Castro released an immigration proposal last week that would provide a pathway to citizenship to undocumented immigrants, including for "Dreamers" and those under temporary protected status. It would also repeal current law that makes illegal border crossings a criminal offense, revamp the visa system, and restructure the U.S. Immigration and Custom Enforcement (ICE), among other proposals.

Castro is one of a handful of presidential hopefuls from a border state this cycle, including California Sen. Kamala Harris and Former Texas Rep. Beto O'Rourke.

O'Rourke represented the border town of El Paso in Congress, and is basing his presidential campaign there. Earlier this year, he held a dueling rally when Mr. Trump visited the city to talk about the border wall. O'Rourke begins his campaign stump speech by talking about his hometown as an example of the success of immigration. But he hasn't yet released a detailed reform plan.

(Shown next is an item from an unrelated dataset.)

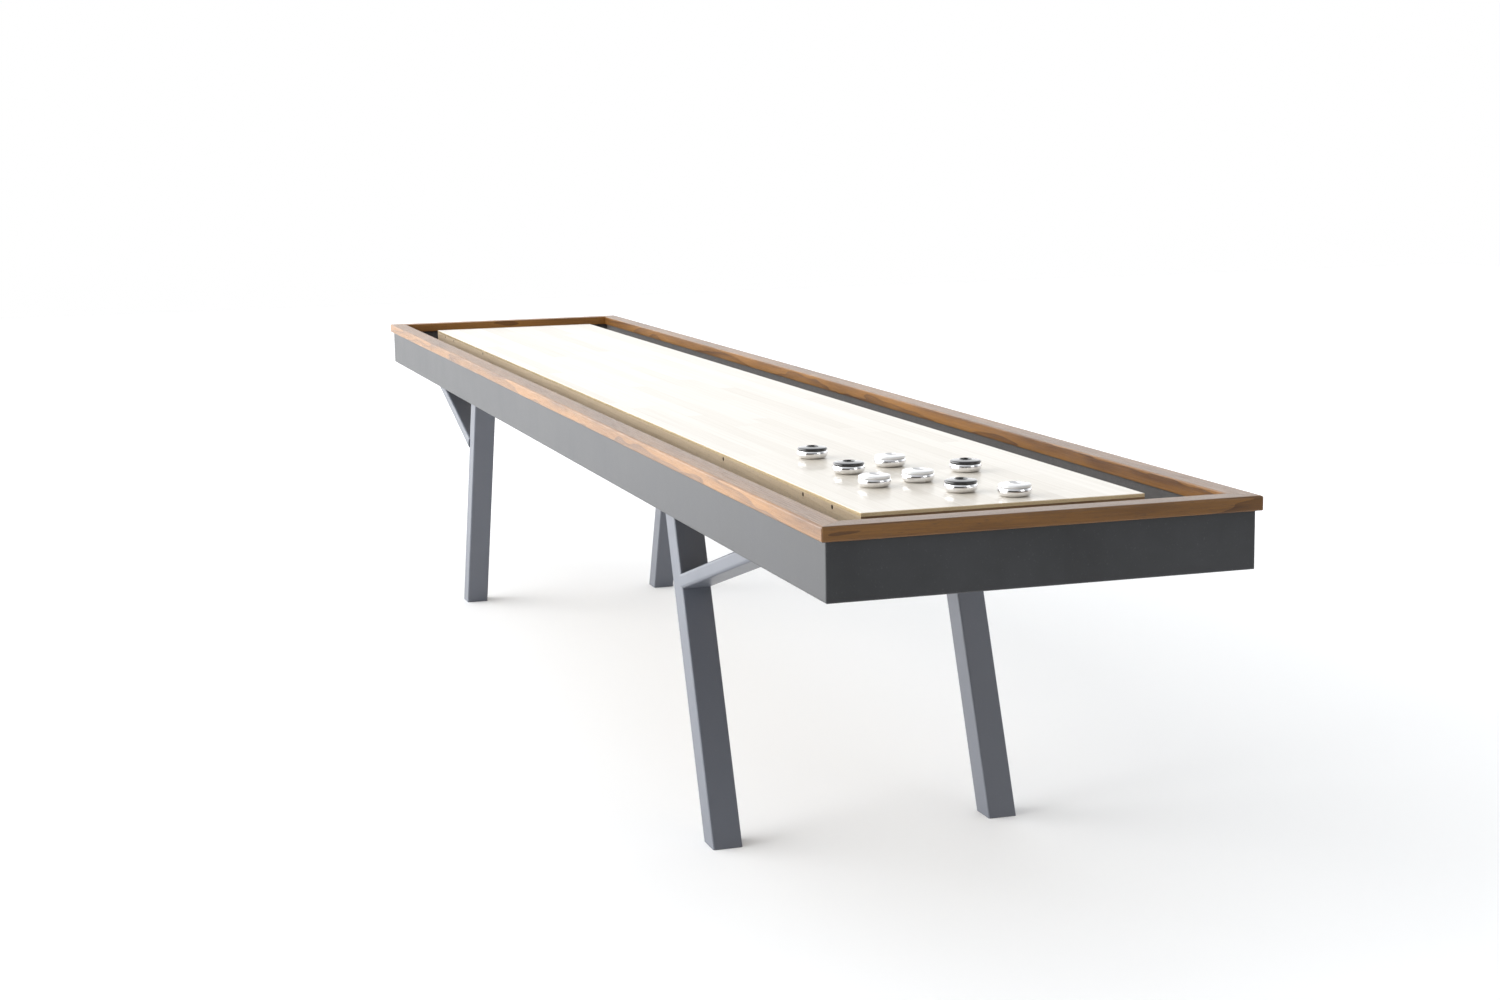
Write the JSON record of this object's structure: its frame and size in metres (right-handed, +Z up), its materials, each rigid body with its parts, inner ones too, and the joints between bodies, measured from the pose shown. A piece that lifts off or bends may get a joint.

Asked about his immigration policy during a campaign swing through New Hampshire last month, O'Rourke told reporters he backed citizenship for Dreamers and a pathway for their parents and bringing undocumented immigrants out of the shadows. "We don't need walls, we don't need to militarize our borders," he said. "We need to rewrite our immigration laws in those ways that I just described that reflect our values, the reality on the ground."

On Thursday, House Speaker Nancy Pelosi said Mr. Trump's "fear mongering" on immigration could fall flat if economic insecurities are addressed. "If we can give people confidence in some of their insecurities about their own economic situation, I think there will be a better atmosphere among some who are opposed to immigration in the country," she said. "We have our principles that we've established: secure our border, respect the dignity of people coming here, have a path to citizenship that is a strict one."

Democratic strategists say that the party has learned from 2016 that simply dismissing the president's rhetoric on immigration is ineffective. "Democrats and activists were caught a bit flat footed in 2016," says Sharry. "I promise we won't be caught flat footed in 2020."